Inside the IRQ function some other functions are invoked. If I rewrite the code of these inner functions as "inline code" inside the IRQ function the system doesn't crash!
It seems the problem to be the call of a function inside the IRQ function but I'm not sure of this conclusion.

The problem happens both with MAM fully enabled and MAM partially enabled.

Any suggestions?

Thanks and have a nice day!

Demis

  • Demis,
    It is hard to say anything without seeing some code.

  • Here is the code!

    /***********************************************
    ** This is the IRQ function invoked every 1 ms
    ************************************************/
    void __IRQ__ irq_base_timer(void){
       T0IR = 1; /* reset interrupt flag */
    
       test_fun();
    
    
       VICVectAddr = 0; /* dummy write */
    }
    
    /***********************************************
    ** This is the function invoked inside
    ** irq_base_timer
    **
    ** long sd[32];            // global array
    ** char buffer_rx_fw[512]; // global array
    **
    ************************************************/
    void test_fun(void){
       unsigned long cont;
    /* dummy cycle */
       for(cont = 0; cont < 500; cont++){
          if(sd[31] == cont){
             sd[30]++;
             if(sd[29] == buffer_rx_fw[cont])
                sd[28]++;
          }
       }
    }
    
    
    /***********************************************
    ** This is the FIQ function used to deploy the
    ** MCI RX FIFO
    **
    ** long* p_sd_fifo; // global pointer to FIFO
    ** char* p_sd_data_rx; // global pointer to RAM buffer
    ** long sd_long_count; // global long counter
    **
    ************************************************/
    void __FIQ__ irq_sd_rx(void){
       unsigned char i;
       union{unsigned long L; unsigned int W[2]; unsigned char B[4];} tmp;
    
       for(i = 0; i < 8; i++){
          tmp.L = *p_sd_fifo++;
          *p_sd_data_rx++ = tmp.B[0];
          *p_sd_data_rx++ = tmp.B[1];
          *p_sd_data_rx++ = tmp.B[2];
          *p_sd_data_rx++ = tmp.B[3];
       }    /* end for */
       if(sd_long_count & 1)
          p_sd_fifo = (long*)0xE008C080; // FIFO start address
       sd_long_count--;
    }   /* end irq_sd_rx */
    
    

    If I run this software the crash happens.
    On the opposite If I copy the body of test_fun inside irq_base_timer (and obviously comment the call to test_fun) the crash doesn't happen.

    I don't know why...

    Thank you,

    Demis

  • Demis,
    First, the loop inside your ISR is very loop - to have an ISR excute such code is not a good idea. beter only to set a flag inside the ISR and do the processing in the main loop instead, freeing the processor to handle other interrupts.
    say, what happens if you allow your loop to do 5 cycles rather than 500?

  • I meant that the loop is long, of course...

  • I understand your observation but function duration is not the cause of the problem.
    The loop is only a dummy loop.

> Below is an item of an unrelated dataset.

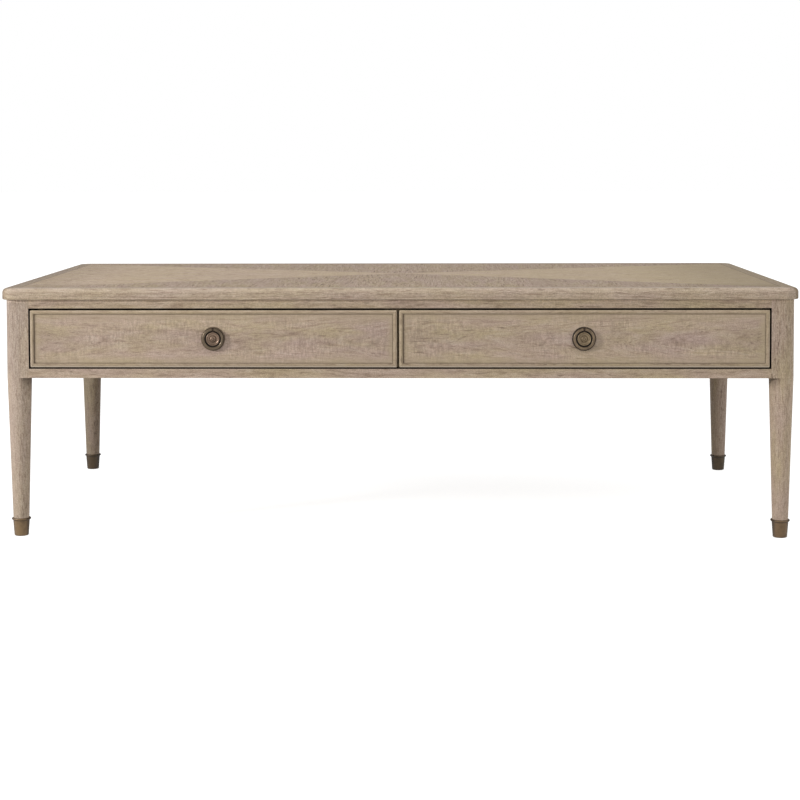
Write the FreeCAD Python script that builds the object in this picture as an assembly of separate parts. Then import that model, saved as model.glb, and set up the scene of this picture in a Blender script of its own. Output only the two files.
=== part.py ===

I mean that I've written that loop only to waste time inside IRQ function.
    I've measured the duration of that function with my oscilloscope and I've found that it lasts 100 microseconds, while it's period is 1 millisecond.

    There are no nested calls of that routine...

  • As already noted, it isn't nice with a huge loop in an ISR. The ISR should be quick. Very quick. Extremely quick. You must always guarantee that you have exited your ISR before the hw needs to generate the next IRQ of the same type. If you can't promise that, then you can no longer guaranttee that you do not loose interrupts.

    When you have multiple ISR, you must make sure that the total runtime of all ISR does not need more than 100% of your CPU capacity, and that no single interrupt source at any time gets delayed enough that the processor trigs a new interrupt before the previous interrupt from that source has been detected and the ISR called.

    Another thing. fast-interrupt handler makes use of a pointer: p_sd_data_rx. Where is it initialized? How do you proove that it doesn't overflow any destination buffer? Your code never tests it's value so every interrupt will step it further and further forward, possibly overwriting unknown data in memory. If the stack (or another pointer is overwritten), your program is lost.

  • Do you have many interrupt source firing at the same time? Do you support nested interupts? I think your stack is 15 levels deep.

  • Are you saying that you intentionally want to loose 10% of your CPU capacity (while running the processor at maximum power consumption)?

    Note that the fast interrupt has higher priority than your delay, so 100us may be the minimum delay time. But if the FIQ happens during the delay, you may get a longer delay. Have you looked into running a second interrupt with 100us offset from the first timer IRQ?